A November 25, 2005 report on a hearing of the U.S. Commission on Civil Rights adds interest to this story. The Commission “rejected calls from Jewish organizations for federal oversight of government-funded Middle Eastern studies programs....” The calls came at a hearing devoted to the issue of anti-Semitism on campuses. The representatives of the Jewish groups “argued that many Middle Eastern studies programs are biased against Israel.” (Note the conflation of anti-Semitism—the topic of the hearing—with criticism of Israel.) They urged support for advisory boards to monitor Middle Eastern studies programs for “balance.” In the name of academic freedom, the members of the Civil Rights Commission refused to endorse either the oversight boards or the call for balance.
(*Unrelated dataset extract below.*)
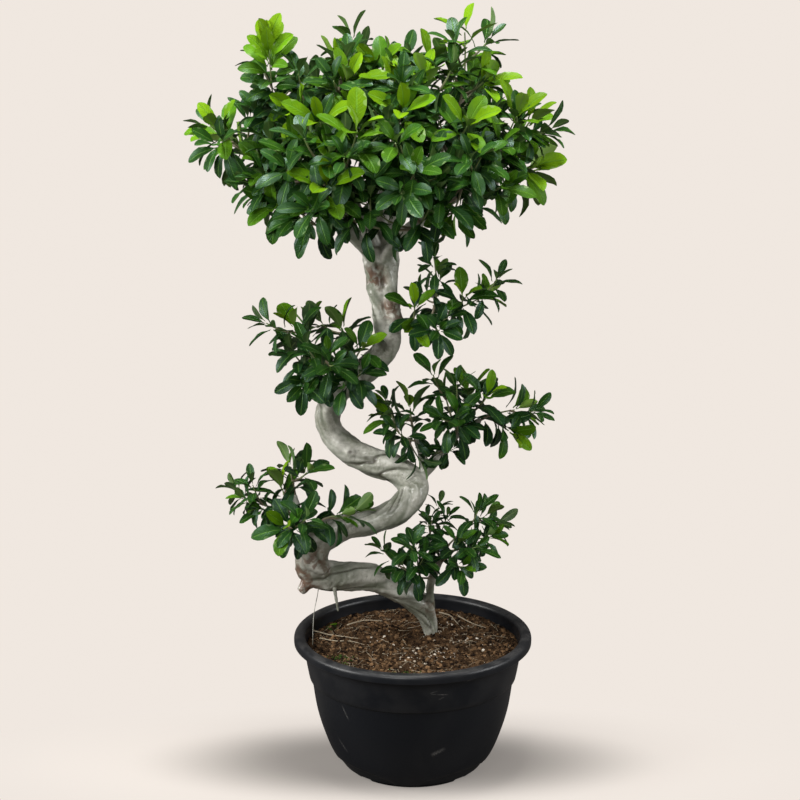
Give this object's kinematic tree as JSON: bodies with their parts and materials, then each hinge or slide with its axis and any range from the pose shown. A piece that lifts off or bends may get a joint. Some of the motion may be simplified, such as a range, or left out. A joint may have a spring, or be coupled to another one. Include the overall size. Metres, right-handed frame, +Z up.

Moving from the federal arena to the foundation world, extraordinary pressure from some of the same groups who appeared before the civil rights commission led the Ford Foundation to advise its grantees of the following policy: “By countersigning this grant letter, you agree that your organization will not promote or engage in violence, terrorism, bigotry or the destruction of any state, nor will it make sub-grants to any entity that engages in these activities.” Although the language is general, it is clear that the state in question is Israel. Indeed, the Anti-Defamation League had cited an instance of a Ford Foundation-sponsored conference at which an Arab speaker, himself not a Ford grantee, made comments considered by some to be anti-Semitic. The prohibition applies to all of the organization’s funds, not just the Ford grant. The Rockefeller Foundation quickly followed suit, and no amount of argument from A.A.U.P., A.C.L.U., and other organizations has convinced the foundations to alter their language.
I wish I could end this article on more of an upbeat note, but I’m afraid I cannot. Although there are examples of brave university administrators who, understanding the importance of protecting academic freedom from the kinds of attacks it has been under, resist the extraordinary pressures that have been brought to bear, there are many other examples of administrators capitulating to the pressures, sometimes, ironically, in the name of academic freedom!
Even more difficult to track, and thus more insidious, is, as I’ve mentioned, the climate of fear that has been created, a climate that leads to caution, self-policing, and a careful avoidance of controversy. Until recently, there has not been enough high-powered reaction to this climate, but—and maybe there is an optimistic note on which to end after all—recently there have been signs of resistance. Jonathan Cole, the former provost at Columbia, has written a brilliant defense of academic freedom which appeared in Daedalus (Spring 2005). In the wake of his paper, the American Academy of Arts and Sciences has created a committee to talk about how to respond to the attack on higher education I’ve just described. Other voices are being raised by various associations of higher education administrators, civil liberties groups, professional associations and the like. But there is a lot more to be done if we are to protect universities from what Richard Hofstadter many years ago, in the era of McCarthyism, described as a deeply rooted strain of “anti-intellectualism” in American life. This is a tendency that is easily mobilized against the values and ideals that it is the job of the university to embody and defend. ■
Joan W. Scott is Harold F. Linder professor of Social Science at the Institute for Advanced Study in Princeton, N.J. Her most recent book is “Parite’: Sexual Equality and the Crisis of French Universalism.” She served as the chair of the American Association of University Professors’ Committee on Academic Freedom and Tenure until June 2005. She remains active on the committee as a consultant.